* DIRECTIONS: Only the lines from the one containing "const slice = new" through the one containing "import numpy as np" are wanted. Give them again exactly, both ends included.

* DATA SECTION:
=====
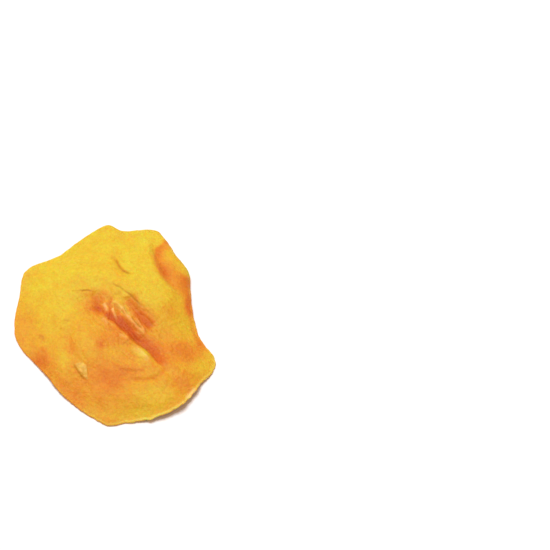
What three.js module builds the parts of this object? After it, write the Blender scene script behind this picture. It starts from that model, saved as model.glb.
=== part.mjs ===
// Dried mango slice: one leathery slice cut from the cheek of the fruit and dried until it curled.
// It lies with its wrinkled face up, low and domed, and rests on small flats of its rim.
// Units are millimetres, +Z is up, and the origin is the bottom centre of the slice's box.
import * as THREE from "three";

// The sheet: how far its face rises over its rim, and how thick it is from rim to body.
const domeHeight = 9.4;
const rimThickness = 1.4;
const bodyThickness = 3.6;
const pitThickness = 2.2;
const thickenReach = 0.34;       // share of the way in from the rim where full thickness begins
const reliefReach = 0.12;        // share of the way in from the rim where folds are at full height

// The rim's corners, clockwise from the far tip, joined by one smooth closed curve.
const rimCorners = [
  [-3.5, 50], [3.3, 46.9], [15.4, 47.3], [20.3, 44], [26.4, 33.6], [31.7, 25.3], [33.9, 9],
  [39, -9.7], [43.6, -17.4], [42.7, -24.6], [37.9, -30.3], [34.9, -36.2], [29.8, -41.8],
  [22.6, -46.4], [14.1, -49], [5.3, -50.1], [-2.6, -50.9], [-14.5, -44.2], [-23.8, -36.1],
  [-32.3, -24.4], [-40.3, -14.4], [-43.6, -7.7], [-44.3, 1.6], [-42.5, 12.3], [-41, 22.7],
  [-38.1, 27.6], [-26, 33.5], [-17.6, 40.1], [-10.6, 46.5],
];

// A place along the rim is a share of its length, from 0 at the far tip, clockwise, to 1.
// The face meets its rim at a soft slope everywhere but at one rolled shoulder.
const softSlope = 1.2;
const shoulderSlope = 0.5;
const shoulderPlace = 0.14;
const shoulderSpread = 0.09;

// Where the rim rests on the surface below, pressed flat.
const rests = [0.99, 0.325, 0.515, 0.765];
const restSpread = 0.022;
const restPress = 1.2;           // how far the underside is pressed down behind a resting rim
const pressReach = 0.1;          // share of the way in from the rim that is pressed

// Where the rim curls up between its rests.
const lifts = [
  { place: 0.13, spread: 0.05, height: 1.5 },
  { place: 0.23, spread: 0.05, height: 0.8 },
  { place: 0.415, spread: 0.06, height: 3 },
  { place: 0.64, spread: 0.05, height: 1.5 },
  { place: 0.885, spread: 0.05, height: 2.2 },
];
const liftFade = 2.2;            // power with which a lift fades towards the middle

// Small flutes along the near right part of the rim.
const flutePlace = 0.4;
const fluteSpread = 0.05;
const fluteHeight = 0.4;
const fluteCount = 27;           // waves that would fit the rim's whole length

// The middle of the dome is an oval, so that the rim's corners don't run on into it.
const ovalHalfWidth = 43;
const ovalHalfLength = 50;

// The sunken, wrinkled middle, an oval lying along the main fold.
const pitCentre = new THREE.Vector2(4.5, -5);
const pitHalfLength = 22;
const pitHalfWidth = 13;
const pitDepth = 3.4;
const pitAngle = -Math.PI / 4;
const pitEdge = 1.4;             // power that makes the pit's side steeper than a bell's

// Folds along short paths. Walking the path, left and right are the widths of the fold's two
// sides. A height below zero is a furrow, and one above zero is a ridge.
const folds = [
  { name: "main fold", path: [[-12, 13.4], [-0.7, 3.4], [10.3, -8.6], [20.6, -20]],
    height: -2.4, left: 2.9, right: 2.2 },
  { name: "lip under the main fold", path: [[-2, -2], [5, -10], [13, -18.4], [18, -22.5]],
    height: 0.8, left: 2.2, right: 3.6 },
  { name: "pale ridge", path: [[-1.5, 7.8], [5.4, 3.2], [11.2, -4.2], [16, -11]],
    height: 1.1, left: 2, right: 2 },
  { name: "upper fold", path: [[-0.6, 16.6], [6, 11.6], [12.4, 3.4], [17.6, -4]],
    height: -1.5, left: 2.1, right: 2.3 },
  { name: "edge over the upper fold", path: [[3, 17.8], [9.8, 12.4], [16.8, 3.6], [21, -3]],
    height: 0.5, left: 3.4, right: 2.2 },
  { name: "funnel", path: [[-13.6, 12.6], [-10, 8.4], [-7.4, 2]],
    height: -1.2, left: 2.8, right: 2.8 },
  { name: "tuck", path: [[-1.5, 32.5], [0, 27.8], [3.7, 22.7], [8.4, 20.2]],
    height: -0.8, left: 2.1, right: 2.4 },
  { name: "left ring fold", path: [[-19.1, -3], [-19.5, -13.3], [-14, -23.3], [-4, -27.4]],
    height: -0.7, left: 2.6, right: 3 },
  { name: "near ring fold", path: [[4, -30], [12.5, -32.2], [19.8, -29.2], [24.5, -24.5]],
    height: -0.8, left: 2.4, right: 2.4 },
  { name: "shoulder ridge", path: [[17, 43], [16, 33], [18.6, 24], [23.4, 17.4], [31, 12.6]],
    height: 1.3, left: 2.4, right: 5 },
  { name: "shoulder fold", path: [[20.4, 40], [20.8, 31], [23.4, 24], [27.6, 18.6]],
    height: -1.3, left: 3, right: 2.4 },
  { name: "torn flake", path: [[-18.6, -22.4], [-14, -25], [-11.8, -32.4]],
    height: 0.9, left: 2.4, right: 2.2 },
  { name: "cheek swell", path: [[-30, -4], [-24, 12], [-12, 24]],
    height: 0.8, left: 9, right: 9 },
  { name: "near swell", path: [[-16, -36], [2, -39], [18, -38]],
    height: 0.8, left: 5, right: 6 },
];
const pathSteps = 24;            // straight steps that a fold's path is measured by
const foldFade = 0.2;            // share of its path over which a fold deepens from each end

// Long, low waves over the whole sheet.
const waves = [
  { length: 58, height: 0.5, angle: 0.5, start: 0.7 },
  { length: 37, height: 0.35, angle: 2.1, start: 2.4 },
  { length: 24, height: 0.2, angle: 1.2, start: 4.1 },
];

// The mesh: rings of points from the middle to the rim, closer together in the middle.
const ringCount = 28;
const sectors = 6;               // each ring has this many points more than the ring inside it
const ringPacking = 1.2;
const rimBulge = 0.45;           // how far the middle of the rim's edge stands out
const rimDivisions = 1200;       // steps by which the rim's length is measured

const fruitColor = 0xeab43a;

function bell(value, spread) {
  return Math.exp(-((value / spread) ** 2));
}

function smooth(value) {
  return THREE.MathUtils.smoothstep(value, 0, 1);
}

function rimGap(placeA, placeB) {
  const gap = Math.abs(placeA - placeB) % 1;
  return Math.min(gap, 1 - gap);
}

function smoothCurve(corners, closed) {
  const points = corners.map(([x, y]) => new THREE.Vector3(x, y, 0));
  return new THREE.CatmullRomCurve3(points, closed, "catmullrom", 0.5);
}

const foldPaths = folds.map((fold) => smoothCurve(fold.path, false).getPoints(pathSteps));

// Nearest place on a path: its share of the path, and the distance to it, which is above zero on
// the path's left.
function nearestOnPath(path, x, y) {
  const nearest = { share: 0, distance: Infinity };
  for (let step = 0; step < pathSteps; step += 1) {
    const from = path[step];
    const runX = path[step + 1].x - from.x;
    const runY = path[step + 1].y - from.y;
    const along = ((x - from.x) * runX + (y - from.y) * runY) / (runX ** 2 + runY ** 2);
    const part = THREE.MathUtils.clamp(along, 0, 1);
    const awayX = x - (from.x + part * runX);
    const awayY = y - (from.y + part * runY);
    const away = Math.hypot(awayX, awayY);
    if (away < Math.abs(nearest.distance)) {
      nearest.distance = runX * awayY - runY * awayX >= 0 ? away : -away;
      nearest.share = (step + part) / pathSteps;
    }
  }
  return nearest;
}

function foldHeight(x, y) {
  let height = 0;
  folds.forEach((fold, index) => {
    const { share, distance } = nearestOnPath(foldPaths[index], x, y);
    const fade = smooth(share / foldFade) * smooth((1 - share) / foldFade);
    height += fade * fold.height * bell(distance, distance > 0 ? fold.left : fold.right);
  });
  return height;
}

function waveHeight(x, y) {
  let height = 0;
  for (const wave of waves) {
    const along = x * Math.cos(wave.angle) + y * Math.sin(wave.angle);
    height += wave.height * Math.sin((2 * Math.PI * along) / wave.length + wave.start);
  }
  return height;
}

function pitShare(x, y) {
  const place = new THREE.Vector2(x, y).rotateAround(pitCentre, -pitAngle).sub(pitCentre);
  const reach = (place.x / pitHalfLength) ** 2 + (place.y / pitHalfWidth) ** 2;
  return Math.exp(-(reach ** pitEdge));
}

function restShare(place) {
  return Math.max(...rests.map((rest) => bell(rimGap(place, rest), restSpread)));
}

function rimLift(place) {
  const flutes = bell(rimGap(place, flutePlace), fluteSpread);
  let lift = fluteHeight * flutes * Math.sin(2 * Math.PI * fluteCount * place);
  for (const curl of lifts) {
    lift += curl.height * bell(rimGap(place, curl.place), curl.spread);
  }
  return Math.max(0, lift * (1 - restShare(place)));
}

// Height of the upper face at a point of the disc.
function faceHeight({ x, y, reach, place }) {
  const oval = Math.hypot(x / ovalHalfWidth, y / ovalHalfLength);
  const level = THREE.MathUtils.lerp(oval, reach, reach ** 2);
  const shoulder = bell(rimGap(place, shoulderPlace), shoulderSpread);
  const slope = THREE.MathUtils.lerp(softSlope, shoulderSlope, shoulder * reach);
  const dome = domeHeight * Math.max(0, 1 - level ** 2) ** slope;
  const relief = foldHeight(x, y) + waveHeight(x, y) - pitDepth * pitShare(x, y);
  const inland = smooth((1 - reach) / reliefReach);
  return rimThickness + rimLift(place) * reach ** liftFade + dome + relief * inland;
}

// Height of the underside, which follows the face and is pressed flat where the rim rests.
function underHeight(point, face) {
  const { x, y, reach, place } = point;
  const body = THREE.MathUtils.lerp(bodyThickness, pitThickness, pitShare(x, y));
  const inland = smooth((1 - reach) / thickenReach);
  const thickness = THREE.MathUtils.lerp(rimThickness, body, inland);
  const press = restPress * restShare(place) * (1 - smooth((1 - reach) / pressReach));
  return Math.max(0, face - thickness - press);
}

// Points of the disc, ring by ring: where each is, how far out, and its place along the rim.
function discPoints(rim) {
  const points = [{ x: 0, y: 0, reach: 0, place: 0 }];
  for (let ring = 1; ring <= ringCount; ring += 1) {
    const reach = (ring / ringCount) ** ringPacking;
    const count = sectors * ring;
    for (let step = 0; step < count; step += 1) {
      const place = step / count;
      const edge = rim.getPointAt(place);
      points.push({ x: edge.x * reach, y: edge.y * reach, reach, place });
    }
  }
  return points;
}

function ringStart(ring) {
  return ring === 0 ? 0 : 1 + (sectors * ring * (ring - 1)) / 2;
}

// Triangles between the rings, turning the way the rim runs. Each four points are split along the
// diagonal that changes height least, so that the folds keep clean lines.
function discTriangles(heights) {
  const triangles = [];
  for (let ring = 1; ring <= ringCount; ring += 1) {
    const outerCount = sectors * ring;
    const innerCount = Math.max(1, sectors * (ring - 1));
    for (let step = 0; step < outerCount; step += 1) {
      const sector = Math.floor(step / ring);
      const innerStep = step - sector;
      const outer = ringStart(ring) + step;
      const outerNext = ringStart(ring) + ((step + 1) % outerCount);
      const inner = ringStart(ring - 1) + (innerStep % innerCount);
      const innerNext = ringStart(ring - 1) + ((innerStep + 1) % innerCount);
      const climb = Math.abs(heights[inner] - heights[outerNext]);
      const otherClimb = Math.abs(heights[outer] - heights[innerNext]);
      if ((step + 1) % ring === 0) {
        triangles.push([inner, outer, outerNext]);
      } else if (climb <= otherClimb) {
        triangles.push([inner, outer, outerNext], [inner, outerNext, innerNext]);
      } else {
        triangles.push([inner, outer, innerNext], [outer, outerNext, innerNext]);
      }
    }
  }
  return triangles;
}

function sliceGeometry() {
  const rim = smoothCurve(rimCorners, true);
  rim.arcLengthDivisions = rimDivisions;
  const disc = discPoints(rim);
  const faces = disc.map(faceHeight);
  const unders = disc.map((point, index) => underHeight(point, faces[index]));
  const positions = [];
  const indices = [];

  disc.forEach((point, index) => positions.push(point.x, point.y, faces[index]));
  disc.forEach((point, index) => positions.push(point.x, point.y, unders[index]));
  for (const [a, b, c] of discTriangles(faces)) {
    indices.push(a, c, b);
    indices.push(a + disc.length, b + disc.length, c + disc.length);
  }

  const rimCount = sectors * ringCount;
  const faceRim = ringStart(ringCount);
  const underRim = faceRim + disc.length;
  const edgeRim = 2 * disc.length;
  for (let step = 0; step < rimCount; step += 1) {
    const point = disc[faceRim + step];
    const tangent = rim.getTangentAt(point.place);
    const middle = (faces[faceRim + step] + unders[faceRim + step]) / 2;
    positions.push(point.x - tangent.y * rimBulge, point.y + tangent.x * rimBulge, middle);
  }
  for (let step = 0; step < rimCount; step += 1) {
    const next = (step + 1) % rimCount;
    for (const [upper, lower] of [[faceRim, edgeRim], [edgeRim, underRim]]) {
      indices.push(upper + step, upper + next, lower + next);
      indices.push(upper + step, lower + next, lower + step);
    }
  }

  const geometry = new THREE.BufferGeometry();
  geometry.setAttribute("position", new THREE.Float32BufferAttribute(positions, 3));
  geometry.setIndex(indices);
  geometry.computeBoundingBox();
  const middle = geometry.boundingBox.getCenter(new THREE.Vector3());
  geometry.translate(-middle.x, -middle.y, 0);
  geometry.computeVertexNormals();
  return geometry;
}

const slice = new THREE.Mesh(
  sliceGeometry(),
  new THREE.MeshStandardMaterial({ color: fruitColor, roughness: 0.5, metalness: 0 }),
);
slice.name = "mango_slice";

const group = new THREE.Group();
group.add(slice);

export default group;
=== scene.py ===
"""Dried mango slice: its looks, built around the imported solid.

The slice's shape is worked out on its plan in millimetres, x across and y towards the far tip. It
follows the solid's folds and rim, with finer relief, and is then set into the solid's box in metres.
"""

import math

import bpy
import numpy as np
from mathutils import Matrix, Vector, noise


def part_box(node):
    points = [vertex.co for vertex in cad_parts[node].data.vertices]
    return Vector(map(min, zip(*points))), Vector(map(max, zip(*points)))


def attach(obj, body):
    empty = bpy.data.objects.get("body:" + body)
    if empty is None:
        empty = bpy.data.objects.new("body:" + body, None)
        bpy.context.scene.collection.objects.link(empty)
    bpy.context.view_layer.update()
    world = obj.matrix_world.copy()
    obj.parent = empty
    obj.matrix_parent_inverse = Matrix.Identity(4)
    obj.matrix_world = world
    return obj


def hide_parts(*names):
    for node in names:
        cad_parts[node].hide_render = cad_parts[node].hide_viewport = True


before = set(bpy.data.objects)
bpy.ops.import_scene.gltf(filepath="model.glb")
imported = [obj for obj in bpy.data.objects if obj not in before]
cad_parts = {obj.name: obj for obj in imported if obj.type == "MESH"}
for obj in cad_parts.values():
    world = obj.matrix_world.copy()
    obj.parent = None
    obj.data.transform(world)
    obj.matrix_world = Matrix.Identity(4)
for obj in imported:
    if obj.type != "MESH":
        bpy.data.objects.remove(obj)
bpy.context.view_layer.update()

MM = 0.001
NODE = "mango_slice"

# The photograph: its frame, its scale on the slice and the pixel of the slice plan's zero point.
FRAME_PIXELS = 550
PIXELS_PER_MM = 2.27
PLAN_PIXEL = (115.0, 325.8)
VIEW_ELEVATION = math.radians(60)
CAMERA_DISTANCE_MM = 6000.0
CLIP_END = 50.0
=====
* EXERCISE SOLUTION:
const slice = new THREE.Mesh(
  sliceGeometry(),
  new THREE.MeshStandardMaterial({ color: fruitColor, roughness: 0.5, metalness: 0 }),
);
slice.name = "mango_slice";

const group = new THREE.Group();
group.add(slice);

export default group;
=== scene.py ===
"""Dried mango slice: its looks, built around the imported solid.

The slice's shape is worked out on its plan in millimetres, x across and y towards the far tip. It
follows the solid's folds and rim, with finer relief, and is then set into the solid's box in metres.
"""

import math

import bpy
import numpy as np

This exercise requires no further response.